* [GIVEN INFORMATION]:
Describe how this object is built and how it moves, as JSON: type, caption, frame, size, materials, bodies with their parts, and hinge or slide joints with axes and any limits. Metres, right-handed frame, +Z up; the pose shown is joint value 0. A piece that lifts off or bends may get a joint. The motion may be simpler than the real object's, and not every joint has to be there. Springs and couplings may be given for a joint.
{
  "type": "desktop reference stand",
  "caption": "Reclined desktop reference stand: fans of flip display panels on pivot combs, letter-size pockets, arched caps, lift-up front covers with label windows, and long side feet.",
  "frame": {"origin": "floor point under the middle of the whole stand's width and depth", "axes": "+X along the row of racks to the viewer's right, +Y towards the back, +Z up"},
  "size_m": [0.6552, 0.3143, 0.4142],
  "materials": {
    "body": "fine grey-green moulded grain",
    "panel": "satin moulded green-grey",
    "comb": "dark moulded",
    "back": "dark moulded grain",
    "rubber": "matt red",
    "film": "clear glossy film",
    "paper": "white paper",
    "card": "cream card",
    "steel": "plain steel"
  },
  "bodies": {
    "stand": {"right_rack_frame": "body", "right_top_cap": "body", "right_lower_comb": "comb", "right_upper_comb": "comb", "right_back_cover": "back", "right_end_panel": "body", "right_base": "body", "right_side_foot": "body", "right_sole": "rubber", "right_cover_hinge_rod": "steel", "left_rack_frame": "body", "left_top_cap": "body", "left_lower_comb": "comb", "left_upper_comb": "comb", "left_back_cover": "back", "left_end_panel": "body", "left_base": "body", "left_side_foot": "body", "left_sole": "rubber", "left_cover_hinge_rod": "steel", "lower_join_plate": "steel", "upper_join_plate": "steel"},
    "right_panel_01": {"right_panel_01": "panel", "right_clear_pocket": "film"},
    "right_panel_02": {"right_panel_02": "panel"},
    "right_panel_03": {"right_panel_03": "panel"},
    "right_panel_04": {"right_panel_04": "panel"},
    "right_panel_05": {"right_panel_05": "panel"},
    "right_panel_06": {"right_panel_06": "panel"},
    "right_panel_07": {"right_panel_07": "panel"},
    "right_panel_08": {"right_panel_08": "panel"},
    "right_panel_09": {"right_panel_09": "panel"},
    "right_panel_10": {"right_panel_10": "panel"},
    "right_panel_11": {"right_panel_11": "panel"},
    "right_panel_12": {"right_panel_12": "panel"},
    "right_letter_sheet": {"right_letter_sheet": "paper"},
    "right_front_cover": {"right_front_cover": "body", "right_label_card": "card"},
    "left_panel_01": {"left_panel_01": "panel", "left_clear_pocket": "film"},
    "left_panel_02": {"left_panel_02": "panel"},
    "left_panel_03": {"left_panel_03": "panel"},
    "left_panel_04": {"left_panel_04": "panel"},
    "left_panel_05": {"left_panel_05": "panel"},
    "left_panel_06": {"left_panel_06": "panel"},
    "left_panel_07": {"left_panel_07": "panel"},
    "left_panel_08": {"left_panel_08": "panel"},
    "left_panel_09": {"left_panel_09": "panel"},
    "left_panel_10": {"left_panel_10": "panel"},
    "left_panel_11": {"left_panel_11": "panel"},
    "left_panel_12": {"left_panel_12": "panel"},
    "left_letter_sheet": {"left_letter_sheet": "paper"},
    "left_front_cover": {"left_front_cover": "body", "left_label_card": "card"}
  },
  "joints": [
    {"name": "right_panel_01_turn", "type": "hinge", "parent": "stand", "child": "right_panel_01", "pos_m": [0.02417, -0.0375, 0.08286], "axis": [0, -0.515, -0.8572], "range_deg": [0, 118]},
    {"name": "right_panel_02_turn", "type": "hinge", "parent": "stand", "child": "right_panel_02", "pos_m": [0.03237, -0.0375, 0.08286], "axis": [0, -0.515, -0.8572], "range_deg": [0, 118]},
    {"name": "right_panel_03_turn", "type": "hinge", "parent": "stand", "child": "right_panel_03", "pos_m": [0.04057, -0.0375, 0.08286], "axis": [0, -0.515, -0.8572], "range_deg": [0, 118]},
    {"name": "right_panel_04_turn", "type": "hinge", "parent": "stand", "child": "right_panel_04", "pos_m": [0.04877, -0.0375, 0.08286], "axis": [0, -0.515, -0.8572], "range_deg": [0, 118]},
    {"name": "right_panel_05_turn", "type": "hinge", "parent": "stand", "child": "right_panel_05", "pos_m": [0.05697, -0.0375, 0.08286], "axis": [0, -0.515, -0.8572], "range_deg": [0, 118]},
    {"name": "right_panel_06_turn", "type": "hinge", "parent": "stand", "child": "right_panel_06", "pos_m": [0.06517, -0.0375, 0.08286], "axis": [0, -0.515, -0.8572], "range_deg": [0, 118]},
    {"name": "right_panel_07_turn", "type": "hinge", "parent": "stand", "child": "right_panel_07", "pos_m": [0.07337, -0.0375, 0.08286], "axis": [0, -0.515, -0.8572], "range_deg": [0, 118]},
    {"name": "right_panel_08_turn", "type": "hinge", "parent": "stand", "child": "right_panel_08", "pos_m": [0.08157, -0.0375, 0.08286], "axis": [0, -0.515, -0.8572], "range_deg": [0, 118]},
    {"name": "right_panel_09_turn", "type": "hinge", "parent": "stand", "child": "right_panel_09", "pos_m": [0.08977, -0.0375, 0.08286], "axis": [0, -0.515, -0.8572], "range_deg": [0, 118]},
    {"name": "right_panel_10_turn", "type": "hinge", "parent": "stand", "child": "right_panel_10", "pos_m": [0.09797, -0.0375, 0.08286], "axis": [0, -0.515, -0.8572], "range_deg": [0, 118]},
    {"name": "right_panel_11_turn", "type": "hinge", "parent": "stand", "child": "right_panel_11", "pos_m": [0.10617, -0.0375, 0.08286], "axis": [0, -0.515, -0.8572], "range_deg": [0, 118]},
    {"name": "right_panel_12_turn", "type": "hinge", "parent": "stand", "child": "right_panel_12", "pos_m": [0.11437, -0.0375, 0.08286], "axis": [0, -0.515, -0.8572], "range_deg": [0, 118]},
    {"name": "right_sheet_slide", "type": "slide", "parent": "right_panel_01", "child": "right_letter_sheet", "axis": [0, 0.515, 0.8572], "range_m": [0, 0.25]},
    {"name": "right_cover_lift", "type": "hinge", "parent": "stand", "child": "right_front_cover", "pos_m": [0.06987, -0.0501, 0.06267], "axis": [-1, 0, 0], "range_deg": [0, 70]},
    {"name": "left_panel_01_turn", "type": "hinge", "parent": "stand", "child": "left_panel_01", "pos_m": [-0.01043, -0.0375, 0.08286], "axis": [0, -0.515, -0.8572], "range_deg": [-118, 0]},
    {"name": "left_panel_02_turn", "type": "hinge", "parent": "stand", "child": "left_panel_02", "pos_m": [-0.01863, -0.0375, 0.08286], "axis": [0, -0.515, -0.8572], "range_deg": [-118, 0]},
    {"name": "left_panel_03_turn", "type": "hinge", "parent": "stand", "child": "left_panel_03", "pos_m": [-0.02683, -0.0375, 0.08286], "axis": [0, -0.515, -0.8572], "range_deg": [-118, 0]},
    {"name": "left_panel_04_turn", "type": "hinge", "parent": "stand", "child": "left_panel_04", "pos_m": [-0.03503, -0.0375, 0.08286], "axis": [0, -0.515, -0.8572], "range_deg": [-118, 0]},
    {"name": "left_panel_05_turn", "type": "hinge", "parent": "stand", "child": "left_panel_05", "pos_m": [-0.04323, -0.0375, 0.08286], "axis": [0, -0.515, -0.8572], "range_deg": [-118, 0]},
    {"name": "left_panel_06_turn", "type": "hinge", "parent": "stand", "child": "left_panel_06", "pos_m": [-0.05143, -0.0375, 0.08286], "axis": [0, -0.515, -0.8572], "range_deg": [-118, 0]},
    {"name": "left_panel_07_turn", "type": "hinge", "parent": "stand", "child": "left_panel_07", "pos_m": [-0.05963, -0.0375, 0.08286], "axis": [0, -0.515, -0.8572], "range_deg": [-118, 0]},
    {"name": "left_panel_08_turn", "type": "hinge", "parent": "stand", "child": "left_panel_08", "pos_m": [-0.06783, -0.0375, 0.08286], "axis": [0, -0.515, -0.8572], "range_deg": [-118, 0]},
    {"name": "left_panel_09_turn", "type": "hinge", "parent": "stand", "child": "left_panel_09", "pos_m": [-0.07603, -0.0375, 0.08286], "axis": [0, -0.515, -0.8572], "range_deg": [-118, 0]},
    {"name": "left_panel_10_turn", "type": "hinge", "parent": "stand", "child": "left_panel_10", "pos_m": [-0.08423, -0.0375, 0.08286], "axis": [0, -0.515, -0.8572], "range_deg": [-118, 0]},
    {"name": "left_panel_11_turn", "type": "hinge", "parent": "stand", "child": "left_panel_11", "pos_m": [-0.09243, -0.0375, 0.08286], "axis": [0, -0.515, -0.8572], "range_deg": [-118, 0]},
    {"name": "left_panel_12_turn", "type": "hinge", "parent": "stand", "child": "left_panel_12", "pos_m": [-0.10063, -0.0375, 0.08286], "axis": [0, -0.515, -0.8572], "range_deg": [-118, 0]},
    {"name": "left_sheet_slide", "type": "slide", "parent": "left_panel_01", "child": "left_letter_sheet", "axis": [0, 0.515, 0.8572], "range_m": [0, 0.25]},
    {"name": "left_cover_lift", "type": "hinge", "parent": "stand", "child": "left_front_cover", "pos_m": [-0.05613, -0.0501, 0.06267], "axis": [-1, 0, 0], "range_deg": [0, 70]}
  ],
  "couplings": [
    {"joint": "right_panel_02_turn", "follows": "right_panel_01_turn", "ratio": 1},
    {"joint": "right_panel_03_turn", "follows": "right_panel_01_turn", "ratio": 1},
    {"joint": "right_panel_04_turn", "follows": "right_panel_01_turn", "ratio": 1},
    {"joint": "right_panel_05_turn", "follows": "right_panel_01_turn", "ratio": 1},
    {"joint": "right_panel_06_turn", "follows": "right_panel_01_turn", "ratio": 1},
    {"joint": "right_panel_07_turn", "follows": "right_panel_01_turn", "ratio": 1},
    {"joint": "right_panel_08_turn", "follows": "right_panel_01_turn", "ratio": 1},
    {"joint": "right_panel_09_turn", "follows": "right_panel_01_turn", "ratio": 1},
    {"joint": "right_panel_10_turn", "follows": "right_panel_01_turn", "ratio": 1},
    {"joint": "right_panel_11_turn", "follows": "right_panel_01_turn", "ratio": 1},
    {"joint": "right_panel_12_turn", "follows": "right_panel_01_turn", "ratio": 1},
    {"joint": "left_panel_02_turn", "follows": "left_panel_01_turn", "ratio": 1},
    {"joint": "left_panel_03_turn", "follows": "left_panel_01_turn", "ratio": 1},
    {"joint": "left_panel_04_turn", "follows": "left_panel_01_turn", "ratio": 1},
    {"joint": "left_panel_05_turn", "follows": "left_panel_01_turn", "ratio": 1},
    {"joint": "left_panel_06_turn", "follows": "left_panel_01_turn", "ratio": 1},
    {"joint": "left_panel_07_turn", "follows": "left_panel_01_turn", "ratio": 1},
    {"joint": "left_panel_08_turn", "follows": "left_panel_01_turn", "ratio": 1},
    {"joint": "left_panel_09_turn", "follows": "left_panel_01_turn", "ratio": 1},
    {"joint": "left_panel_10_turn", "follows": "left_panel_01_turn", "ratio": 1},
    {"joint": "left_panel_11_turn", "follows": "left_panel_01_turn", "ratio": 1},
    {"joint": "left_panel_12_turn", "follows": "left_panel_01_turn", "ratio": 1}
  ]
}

==

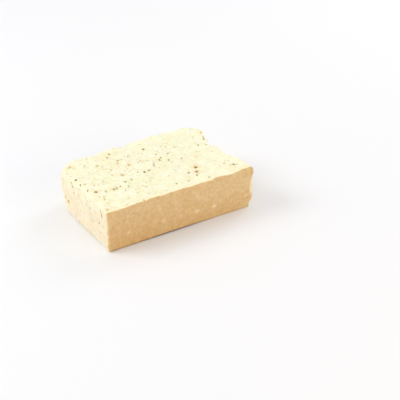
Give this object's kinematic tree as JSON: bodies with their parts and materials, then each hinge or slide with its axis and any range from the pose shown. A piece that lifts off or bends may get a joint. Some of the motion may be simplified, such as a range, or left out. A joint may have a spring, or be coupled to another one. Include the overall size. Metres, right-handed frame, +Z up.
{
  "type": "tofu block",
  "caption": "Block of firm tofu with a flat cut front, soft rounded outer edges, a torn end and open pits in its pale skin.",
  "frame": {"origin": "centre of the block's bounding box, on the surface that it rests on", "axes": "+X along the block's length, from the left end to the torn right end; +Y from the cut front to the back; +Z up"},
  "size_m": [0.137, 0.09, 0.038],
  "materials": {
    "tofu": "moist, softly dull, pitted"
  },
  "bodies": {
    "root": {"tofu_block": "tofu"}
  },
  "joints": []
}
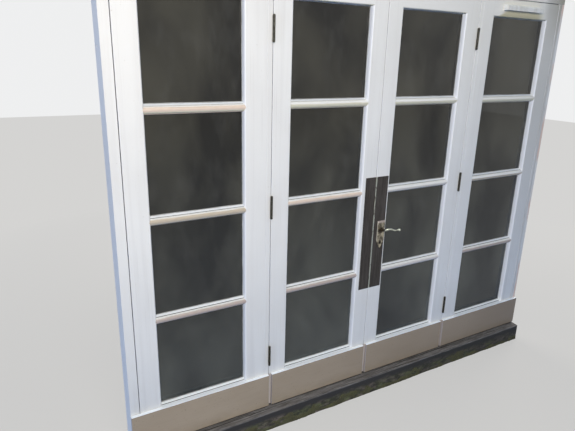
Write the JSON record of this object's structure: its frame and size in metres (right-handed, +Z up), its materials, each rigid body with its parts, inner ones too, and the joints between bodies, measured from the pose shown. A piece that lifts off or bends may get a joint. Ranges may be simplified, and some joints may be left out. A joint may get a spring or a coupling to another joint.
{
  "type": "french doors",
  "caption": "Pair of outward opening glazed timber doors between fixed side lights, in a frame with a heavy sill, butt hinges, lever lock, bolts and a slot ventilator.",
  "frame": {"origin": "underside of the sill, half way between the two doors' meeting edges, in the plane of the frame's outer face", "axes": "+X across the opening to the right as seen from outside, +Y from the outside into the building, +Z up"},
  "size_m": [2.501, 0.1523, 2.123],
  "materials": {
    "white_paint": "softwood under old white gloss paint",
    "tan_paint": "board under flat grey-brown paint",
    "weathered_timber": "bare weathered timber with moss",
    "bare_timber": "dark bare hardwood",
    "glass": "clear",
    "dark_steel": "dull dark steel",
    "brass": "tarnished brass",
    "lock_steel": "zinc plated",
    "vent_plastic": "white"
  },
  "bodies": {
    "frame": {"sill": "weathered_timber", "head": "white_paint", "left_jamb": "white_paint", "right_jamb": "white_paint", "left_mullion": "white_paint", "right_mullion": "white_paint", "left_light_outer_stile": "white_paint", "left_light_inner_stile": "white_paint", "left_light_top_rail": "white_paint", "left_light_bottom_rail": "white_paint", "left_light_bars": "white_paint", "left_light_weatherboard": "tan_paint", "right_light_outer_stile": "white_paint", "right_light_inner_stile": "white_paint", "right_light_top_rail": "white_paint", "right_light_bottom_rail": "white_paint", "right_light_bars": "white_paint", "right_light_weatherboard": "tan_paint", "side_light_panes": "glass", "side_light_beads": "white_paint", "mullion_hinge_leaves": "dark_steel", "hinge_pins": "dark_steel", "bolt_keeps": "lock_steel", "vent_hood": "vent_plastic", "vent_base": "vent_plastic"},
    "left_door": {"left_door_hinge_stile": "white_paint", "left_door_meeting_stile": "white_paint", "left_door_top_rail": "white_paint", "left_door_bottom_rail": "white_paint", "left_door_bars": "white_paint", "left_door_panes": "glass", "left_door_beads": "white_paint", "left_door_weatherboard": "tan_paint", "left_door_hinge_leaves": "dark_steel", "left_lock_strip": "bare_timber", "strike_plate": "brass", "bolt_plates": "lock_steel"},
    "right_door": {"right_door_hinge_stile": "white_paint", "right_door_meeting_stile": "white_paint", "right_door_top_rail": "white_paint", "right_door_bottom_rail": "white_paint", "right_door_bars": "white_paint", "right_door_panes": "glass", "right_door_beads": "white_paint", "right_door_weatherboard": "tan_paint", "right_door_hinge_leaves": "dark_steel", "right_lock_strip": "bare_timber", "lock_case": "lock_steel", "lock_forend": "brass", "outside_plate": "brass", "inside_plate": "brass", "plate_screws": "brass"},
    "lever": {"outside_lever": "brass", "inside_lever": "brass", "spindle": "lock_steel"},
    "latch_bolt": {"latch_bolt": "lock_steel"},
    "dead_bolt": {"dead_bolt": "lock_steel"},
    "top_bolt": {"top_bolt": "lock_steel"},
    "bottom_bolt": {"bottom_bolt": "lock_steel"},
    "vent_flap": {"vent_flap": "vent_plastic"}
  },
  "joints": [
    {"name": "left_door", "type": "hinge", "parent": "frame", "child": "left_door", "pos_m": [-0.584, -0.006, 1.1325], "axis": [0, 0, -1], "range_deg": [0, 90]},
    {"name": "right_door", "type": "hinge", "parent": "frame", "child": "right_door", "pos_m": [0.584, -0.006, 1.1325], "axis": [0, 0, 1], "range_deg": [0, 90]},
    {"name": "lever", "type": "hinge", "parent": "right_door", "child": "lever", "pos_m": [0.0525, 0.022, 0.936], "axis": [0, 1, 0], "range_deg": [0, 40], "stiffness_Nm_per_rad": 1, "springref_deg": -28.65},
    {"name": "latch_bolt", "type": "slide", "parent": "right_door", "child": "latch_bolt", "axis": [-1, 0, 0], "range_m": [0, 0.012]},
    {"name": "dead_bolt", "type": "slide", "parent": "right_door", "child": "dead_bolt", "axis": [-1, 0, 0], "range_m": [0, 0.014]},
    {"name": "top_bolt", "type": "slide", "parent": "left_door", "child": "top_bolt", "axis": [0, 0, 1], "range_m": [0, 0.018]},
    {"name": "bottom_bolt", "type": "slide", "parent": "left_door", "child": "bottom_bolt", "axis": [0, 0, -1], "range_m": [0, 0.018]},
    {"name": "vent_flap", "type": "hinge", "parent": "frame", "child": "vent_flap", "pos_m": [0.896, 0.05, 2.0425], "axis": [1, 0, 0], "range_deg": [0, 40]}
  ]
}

* [GIVEN PROBLEM]:
Extract all lines from the data in which "joints" is found.

* [THE SOLUTION]:
Describe how this object is built and how it moves, as JSON: type, caption, frame, size, materials, bodies with their parts, and hinge or slide joints with axes and any limits. Metres, right-handed frame, +Z up; the pose shown is joint value 0. A piece that lifts off or bends may get a joint. The motion may be simpler than the real object's, and not every joint has to be there. Springs and couplings may be given for a joint.
  "joints": [
  "joints": []
Write the JSON record of this object's structure: its frame and size in metres (right-handed, +Z up), its materials, each rigid body with its parts, inner ones too, and the joints between bodies, measured from the pose shown. A piece that lifts off or bends may get a joint. Ranges may be simplified, and some joints may be left out. A joint may get a spring or a coupling to another joint.
  "joints": [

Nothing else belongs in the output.